In Saxony-Anhalt, competition is growing for Alibaba and Amazon Business

Online retailer Mercateo is developing a business model that is unique up to now and in 2017 it broke through the threshold of a quarter of a billion euro in turnover for the first time

Mercateo – the lettering of a building facade in Köthen town centre illuminates in red. Since 2004, Europe’s biggest digital B2B marketplace has developed the majority of its operational business for its online purchasing platform from Saxony-Anhalt – making successful use of corresponding expertise available in the region.

“With our help, companies can utilise their purchasing potential better” – this message from Mercateo strikes a chord with all businesspeople. Indeed, at many companies, purchasing was still an economically inefficient process, according to Lars Schade, one of the managing directors of Mercateo. He speaks of a very positive response to his company’s first online conference in autumn last year. “We highlighted paths into Purchasing 4.0,” says Schade. Mercateo – the name being derived from the Latin for merchant, mercator – is a pioneer in this area. “We have created a hitherto incomparable infrastructure for a B2B marketplace for business customers. Manufacturers and suppliers present their product catalogues or brands here. Buyers need only register once and can conveniently pack their shopping baskets and benefit from the great variety on offer. We are the retailer in the background that regulates the entire digital selling and purchasing process,” says Lars Schade. The company, he explains, uses the advancing digitalisation process with all its new technical and communicative opportunities to expand further the business in e-commerce. The upswing, says Schade, is contributed to by the fact that small and medium-sized companies are now also connected online and are among the hundreds of suppliers, thousands of manufacturers and over a million customers of the Mercateo platform. In the main, it is office and laboratory material, IT requirements as well as warehouse and business equipment that is sought and ordered, says Lars Schade. His company’s aim, he says, is to be able to satisfy all customer needs. The web-based solutions for optimising the fully electronic order processing are the company’s own developments.

And what if an item is not in the product range? “Then it is advantageous that we are not an anonymous internet platform.

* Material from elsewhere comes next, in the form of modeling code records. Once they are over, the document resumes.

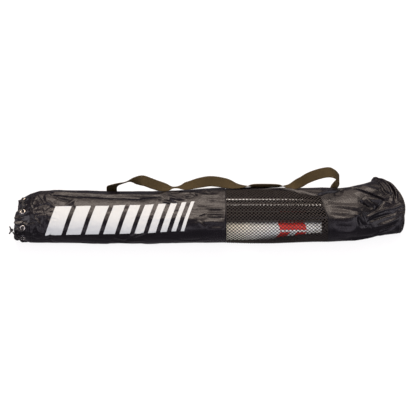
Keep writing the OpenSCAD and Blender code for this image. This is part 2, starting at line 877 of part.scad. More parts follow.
socket_radius = tube_radius + spigot_clearance;
tee_radius = socket_radius + tee_wall;
clip_radius = socket_radius + 1.6;
clip_half_width = 8;
clip_mouth = 8;
socket_floor = 4;
module tee(x) {
    clip_x = tee_length / 2 - clip_radius;
    barrel_end = clip_x - clip_radius + 3;
    branch_x = tee_radius - tee_length / 2 + 6;
    translate([x, tee_y, floor_gap + tee_radius])
        rotate([tee_lean, 0, 0])
            difference() {
                union() {
                    translate([-tee_length / 2, 0, 0]) rotate([0, 90, 0])
                        cylinder(r = tee_radius, h = barrel_end + tee_length / 2, $fn = fine);
                    translate([branch_x, 0, 0])
                        cylinder(r = tee_radius, h = branch_height, $fn = fine);
                    translate([clip_x, clip_half_width, 0]) rotate([90, 0, 0])
                        cylinder(r = clip_radius, h = 2 * clip_half_width, $fn = fine);
                }
                translate([-tee_length / 2 - 1, 0, 0]) rotate([0, 90, 0])
                    cylinder(r = socket_radius, $fn = fine,
                        h = barrel_end - socket_floor + tee_length / 2 + 1);
                translate([branch_x, 0, socket_radius + socket_floor])
                    cylinder(r = socket_radius, h = branch_height, $fn = fine);
                translate([clip_x, tee_radius + 1, 0]) rotate([90, 0, 0])
                    cylinder(r = socket_radius, h = 2 * tee_radius + 2, $fn = fine);
                translate([clip_x + clip_mouth, -tee_radius, -tee_radius])
                    cube([clip_radius, 2 * tee_radius, 2 * tee_radius]);
            }
}
module tee_left() { color("#131315") tee(tee_left_x); }
module tee_right() { color("#131315") tee(tee_right_x); }

// ---------------------------------------------------------------- net

core_radius = roll_radius - band_thickness - gap;
tie_start = 6;
module net_roll() {
    color("#2e2e31")
        along_bag(roll_start_x, roll_at) cylinder(r = core_radius, h = roll_length, $fn = fine);
}
module roll_ring(start, length) {
    along_bag(roll_start_x + start, roll_at)
        difference() {
            cylinder(r = roll_radius, h = length, $fn = fine);
            translate([0, 0, -1])
                cylinder(r = roll_radius - band_thickness, h = length + 2, $fn = fine);
        }
}
module net_band() {
    start = tie_start + tie_width + 2;
    color("#f0eee8") roll_ring(start, roll_length - start);
}
module net_tie() { color("#17171a") roll_ring(tie_start, tie_width); }

placed() left_sleeve();
placed() right_sleeve();
placed() mesh_window();
placed() back_panel();
placed() end_disc();
placed() end_piping();
placed() mouth_hem();
placed() eyelets();
placed() eyelet_washers();
placed() drawstring();
placed() drawstring_knot();
placed() carry_strap();
placed() strap_tab_left();
placed() strap_tab_right();
placed() base_rail_left();
placed() base_rail_middle();
placed() base_rail_right();
placed() snap_button_left();
placed() snap_button_middle();
placed() snap_button_right();
placed() button_spring_left();
placed() button_spring_middle();
placed() button_spring_right();
placed() upright_left();
placed() upright_left_caps();
placed() upright_right();
placed() upright_right_caps();
placed() foot_bar_left();
placed() foot_bar_left_plugs();
placed() foot_bar_right();
placed() foot_bar_right_plugs();
placed() tee_left();
placed() tee_right();
placed() net_roll();
placed() net_band();
placed() net_tie();
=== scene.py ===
"""Looks of a packed portable net set in its drawstring carry bag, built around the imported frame."""

import json
import math

import bmesh
import bpy
import numpy as np
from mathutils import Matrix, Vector


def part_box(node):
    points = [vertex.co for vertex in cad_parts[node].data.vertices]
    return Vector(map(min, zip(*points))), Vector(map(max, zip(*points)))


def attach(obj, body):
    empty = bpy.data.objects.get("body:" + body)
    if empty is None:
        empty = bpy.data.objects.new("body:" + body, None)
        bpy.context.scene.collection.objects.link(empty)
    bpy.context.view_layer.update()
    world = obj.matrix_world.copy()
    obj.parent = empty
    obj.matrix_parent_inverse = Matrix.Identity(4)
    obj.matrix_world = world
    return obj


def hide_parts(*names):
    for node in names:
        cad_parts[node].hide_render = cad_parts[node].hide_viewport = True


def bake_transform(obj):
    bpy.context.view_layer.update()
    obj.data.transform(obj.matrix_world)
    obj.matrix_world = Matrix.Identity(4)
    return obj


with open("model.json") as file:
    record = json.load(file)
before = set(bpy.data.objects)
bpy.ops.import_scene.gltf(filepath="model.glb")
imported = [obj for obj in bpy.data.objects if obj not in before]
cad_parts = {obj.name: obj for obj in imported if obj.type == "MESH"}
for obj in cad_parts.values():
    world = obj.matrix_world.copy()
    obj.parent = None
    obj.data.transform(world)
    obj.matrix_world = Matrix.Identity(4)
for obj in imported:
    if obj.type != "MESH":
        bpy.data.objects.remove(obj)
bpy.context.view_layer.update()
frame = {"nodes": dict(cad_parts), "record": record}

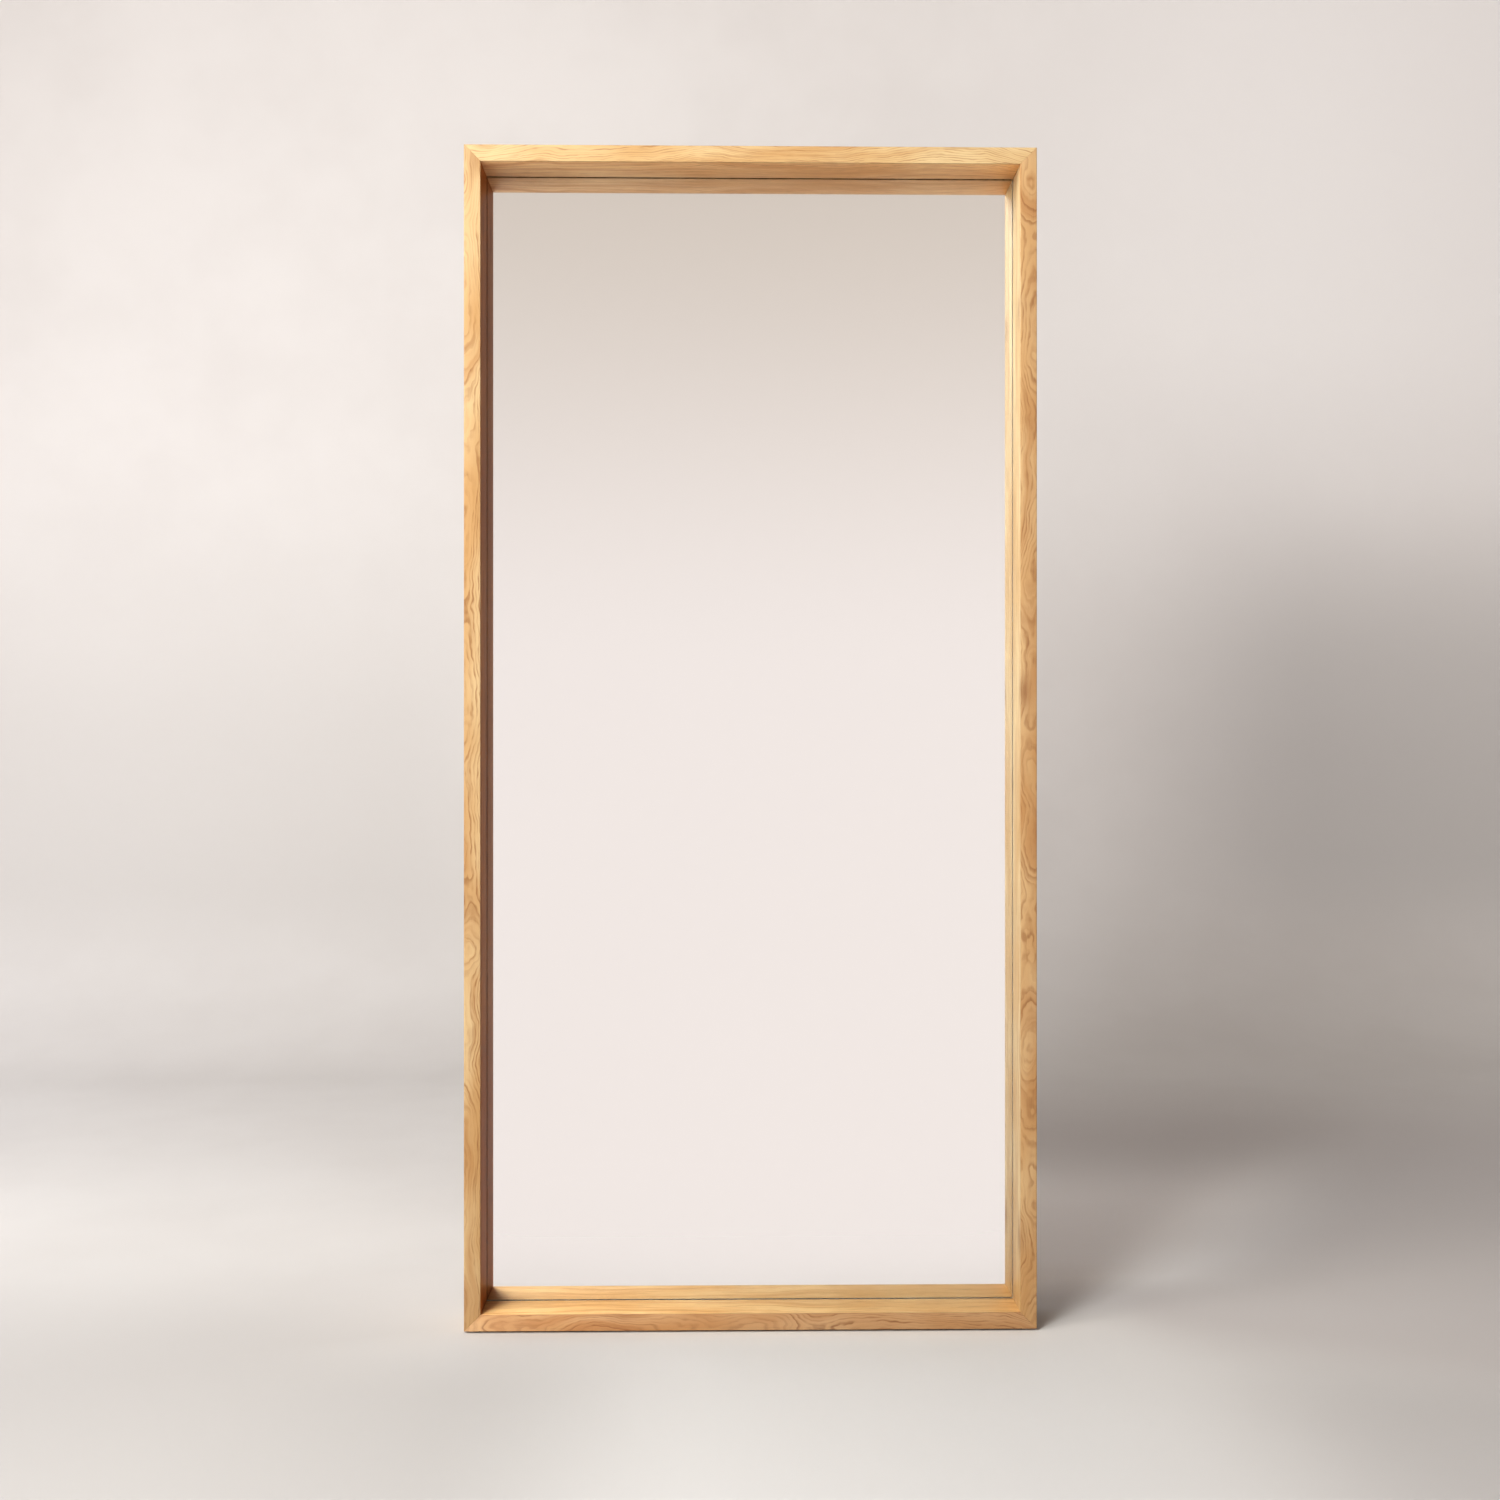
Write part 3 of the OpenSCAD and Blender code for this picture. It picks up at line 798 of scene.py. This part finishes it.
def bracket(side):
    """A bracket with rounded corners: a base plate and two ears that are welded to it."""
    node = f"pivot_bracket_{side}"
    lo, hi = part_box(node)
    leg_lo, leg_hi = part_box(f"stand_leg_{side}")
    mid_x, half_x, half_z = (lo.x + hi.x) / 2, (hi.x - lo.x) / 2, (hi.z - lo.z) / 2
    bm = bmesh.new()
    corners = ((-half_x, -half_z), (half_x, -half_z), (half_x, half_z), (-half_x, half_z))
    slab(
        bm, filleted([(*corner, BASE_CORNER) for corner in corners]),
        lambda a, b, c: Vector((mid_x + a, lo.y + c, PIVOT.z + b)), STEEL, STEEL_EASE,
    )
    reach, nose = PIVOT.y - lo.y, hi.y - PIVOT.y
    ear = [Vector((EAR_ROOT, -EAR_HALF)), Vector((reach, -nose))]
    for i in range(1, 16):
        a = math.pi * i / 16
        ear.append(Vector((reach + nose * math.sin(a), -nose * math.cos(a))))
    ear += [Vector((reach, nose)), Vector((EAR_ROOT, EAR_HALF))]
    weld = [Vector((0, 0))]
    for i in range(6):
        a = math.pi / 2 * i / 5
        weld.append(Vector((BEAD * (1 - math.sin(a)), BEAD * (1 - math.cos(a)))))
    gap = (leg_hi.x - leg_lo.x) / 2 + LEG_AIR
    for start in (mid_x + gap, mid_x - gap - STEEL):
        slab(
            bm, ear, lambda a, b, c, s=start: Vector((s + c, lo.y + a, PIVOT.z + b)), STEEL, STEEL_EASE
        )
        for face, way in ((start, -1), (start + STEEL, 1)):
            loft(bm, [
                [Vector((face + way * p.x, lo.y + STEEL + p.y, PIVOT.z + z)) for p in weld]
                for z in (-BEAD_HALF, BEAD_HALF)
            ])
    return new_object(f"bracket_{side}", bm, ZINC, "frame", node)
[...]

Mercateo users can talk to our employees personally,” says the Managing Director. His favourite example is the bat nesting box, which the public utilities of a municipality were looking for. Since then, he says, Mercateo also has providers of such boxes on the platform. After all, who would want to lose a customer to another retailer?

Mercateo wants to retain its customers, too – and allows the companies, for example, to bring their business partners actively onto the platform, both purchasers and providers. “A new dynamic is thus coming into the B2B area,” says Lars Schade, identifying a crucial competitive advantage.

At the time of its formation in Munich nearly 20 years ago, Mercateo was still a pioneer in the largely unoccupied field of internet trading – and it has already been Europe’s biggest digital B2B marketplace for considerable time. Its international sphere of influence in the Netherlands, Poland, Hungary, France, Great Britain, Ireland, Spain, Italy, the Czech Republic, Slovakia, Belgium, Switzerland and Austria also includes three locations in Germany – in addition to Munich, also in Leipzig and, for the last 14 years, in Köthen. 250 of the more than 500 Mercateo employees are employed there. We find the best trained specialists here and benefit from the proximity to the Anhalt University of Applied Sciences with the IT department in Köthen and to the Business Studies school in Bernburg,” says Lars Schade, emphasising the town’s innovativeness and openness in relation to the digitalisation concept that his company continues to develop.

In 2018, Mercateo’s turnover was EUR 285 million and rising."We achieved more than a quarter of a billion euros in sales for the first time in 2017 and were able to increase the result again last year", says the delighted managing director about the obvious customer satisfaction. “An increasing number of businesspeople are consciously deciding to use the Mercateo system functionalities.” The highly professional digital implementation of an optimal order process and the logistics behind it is being emphasised.

“We are now far more than a purchasing platform,” says Lars Schade, raising the topic of the new networking platform “Mercateo Unite”. It offers the digital space for partnerships in purchasing and retail. Schade emphasises its network concept. “Manufacturers have the opportunity to develop completely new online sales channels and to shape them in collaboration with specialised retailers.” Mercateo Unite is the basis for this – with a technological infrastructure in which business partners of different digitalisation levels can contact each other in person without third parties interfering. “In Mercateo Unite, we have developed a European trading business according to German values. This is also what distinguishes us from the large online retailers such as Alibaba in Asia and Amazon Business in America,” says Lars Schade.

Once again, Mercateo is a pioneer when it comes to the development of digital B2B trading. Likely also because the company creates excellent conditions in which its employees are highly motivated to create and advance digital innovations together. Years ago, Mercateo was chosen by Saxony-Anhalt’s state government as “company of the month” – and it has steadily expanded its good reputation. In 2016, Manager Magazin named Mercateo as one of 50 German hidden champions with a digital business model. “We operate exclusively in the business customer segment and thus in a niche in which we are very well known,” says Lars Schade. Looking towards the future of Mercateo, he says: “We want to be, not just the hidden market leader , but the true champion of our industry.” In this regard, Mercateo continues to focus on the location of Saxony-Anhalt, from where it wants to contribute to shaping the digital future of German companies.